The answer, I think, is that a subculture must be consciously constructed to convey to the masses of working people an anti-fascist, class politics that understands capitalism as the ultimate enemy. Education, media, and social groups: these were at the core of the political, socialist, left of a century ago alongside the parties. It is difficult to build a party that has a radically different idea of what a better future should be without a base that understands and breathes those ideas. To do this means to confront the systemic racism that emboldens neo-fascists and their allies that is bolstered by centuries of policy enacted by Republicans and Democrats. It means to demand a full accounting why statues are allowed to come down and members of Trump’s business council are praised for resigning while doing nothing to change the brutal economic policies that perpetuate unemployment, poverty, poor housing, and lack of health care. Perhaps – I hope – it also means confronting a foreign policy that funds and arms right-wing reactionaries as long as they coincide with U.S. government interests.

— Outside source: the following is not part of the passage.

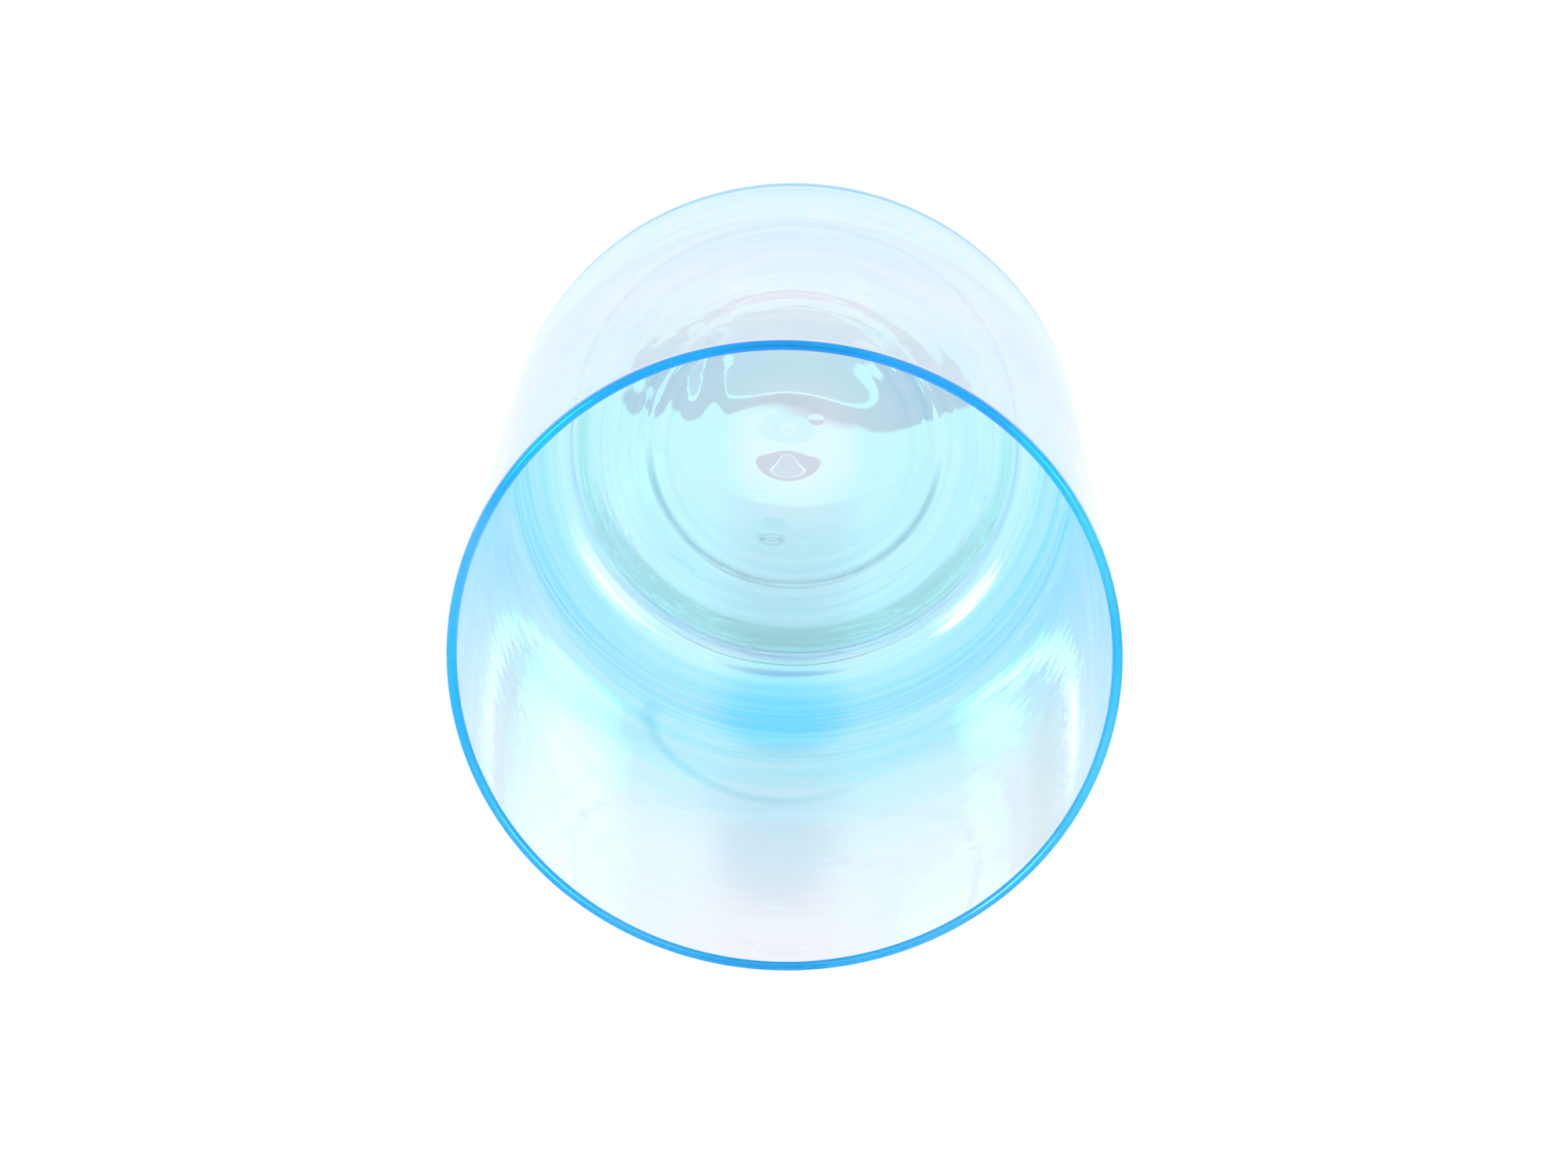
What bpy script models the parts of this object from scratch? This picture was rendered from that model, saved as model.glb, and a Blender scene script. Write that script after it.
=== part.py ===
"""A singing bowl of clear blue quartz glass: one turned piece, closed at the foot and open at the mouth.

The bowl stands upright on its flat foot. +Z is its turning axis, pointing out of the mouth, and the
origin is the centre of the foot. Sizes are in metres.
"""

import math

import bpy

# Driving dimensions of the bowl
MOUTH_RADIUS = 0.1016  # outside of the rim, an eight inch bowl
HEIGHT = 0.2157
WALL = 0.0030
FLOOR = 0.0056  # glass in the middle of the foot, thicker than the wall
TAPER = 0.0019  # how much narrower the wall is at the heel than at the rim
HEEL_ROUND = 0.0225  # outer corner between wall and foot
INNER_HEEL_ROUND = 0.0180

# Rings left by turning, on the inside of the floor
BOSS_RADIUS = 0.49 * MOUTH_RADIUS  # a low swell in the middle, out to a shallow groove
BOSS_RISE = 0.0009
RING_RADIUS = 0.72 * MOUTH_RADIUS  # a low ridge inside the heel
RING_RISE = 0.0007
RING_WIDTH = 0.0055
DIMPLE_RADIUS = 0.0070  # the pip where the glass was closed
DIMPLE_DEPTH = 0.0005

# How finely the curved surfaces are cut
SEGMENTS = 80
FLOOR_STEPS = 16
HEEL_STEPS = 8
WALL_STEPS = 5
RIM_STEPS = 10

MERGE = 0.00001  # joins the ends of the profile on the axis

# Clear glass, tinted sky blue
TINT = (0.62, 0.87, 0.98, 1.0)
ROUGHNESS = 0.02
GLASS_IOR = 1.46


def clear_scene():
    for obj in list(bpy.data.objects):
        bpy.data.objects.remove(obj)


def outer_radius(z):
    """Radius of the outside of the wall at this height."""
    down = (HEIGHT - z) / (HEIGHT - HEEL_ROUND)
    return MOUTH_RADIUS - TAPER * down


def bump(offset, width):
    """A smooth hill, 1 at its middle and 0 from one width away."""
    if abs(offset) >= width:
        return 0.0
    return 0.5 + 0.5 * math.cos(math.pi * offset / width)


def floor_height(radius):
    """Inside of the floor: the middle swell with its pip, then the ridge before the heel."""
    swell = BOSS_RISE * bump(radius, BOSS_RADIUS)
    pip = DIMPLE_DEPTH * bump(radius, DIMPLE_RADIUS)
    ridge = RING_RISE * bump(radius - RING_RADIUS, RING_WIDTH)
    return FLOOR + swell - pip + ridge


def arc(centre, radius, start, end, steps):
    """Points along a circle's arc, from start to end in degrees, both ends included."""
    angles = (math.radians(start + (end - start) * i / steps) for i in range(steps + 1))
    return [(centre[0] + radius * math.cos(a), centre[1] + radius * math.sin(a)) for a in angles]


def straight(start, end, steps):
    """Points between two points, leaving both of them out."""
    return [
        (start[0] + (end[0] - start[0]) * i / steps, start[1] + (end[1] - start[1]) * i / steps)
        for i in range(1, steps)
    ]


def bowl_profile():
    """Half section as (radius, height): across the floor, up the inside, over the rim, down the outside."""
    inner_heel_radius = outer_radius(FLOOR + INNER_HEEL_ROUND) - WALL
    inner_heel_centre = (inner_heel_radius - INNER_HEEL_ROUND, FLOOR + INNER_HEEL_ROUND)
    floor = [
        (inner_heel_centre[0] * i / FLOOR_STEPS, floor_height(inner_heel_centre[0] * i / FLOOR_STEPS))
        for i in range(FLOOR_STEPS)
    ]
    inner_heel = arc(inner_heel_centre, INNER_HEEL_ROUND, -90, 0, HEEL_STEPS)

    lip = WALL / 2
    rim = arc((MOUTH_RADIUS - lip, HEIGHT - lip), lip, 180, 0, RIM_STEPS)

    heel_centre = (outer_radius(HEEL_ROUND) - HEEL_ROUND, HEEL_ROUND)
    outer_heel = arc(heel_centre, HEEL_ROUND, 0, -90, HEEL_STEPS)

    inner_wall = straight(inner_heel[-1], rim[0], WALL_STEPS)
    outer_wall = straight(rim[-1], outer_heel[0], WALL_STEPS)
    foot_centre = [(0.0, 0.0)]
    return floor + inner_heel + inner_wall + rim + outer_wall + outer_heel + foot_centre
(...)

I know that this is all necessary; I don’t know if any of this is possible. There are enormous impediments to all of this, most importantly who will do it? I think a party – or parties – could arise while doing this work, but can the enormous organizing effort required be done before we end up in one of the worse futures (I hesitate to call it a dystopia because dystopias are always just over the horizon, never here)? I’m not sure – but it seems to be clear that those of us who want a better future – socialist even! – need to reflect on how to get from here to there, and why our current strategy (whatever there is of one) may not be the best one to get us to that point. Building the subculture we need alongside the parties we want is the only way to confront the rise of the Neo-Fascists and to answer – with class – the question: Socialism or Barbarism?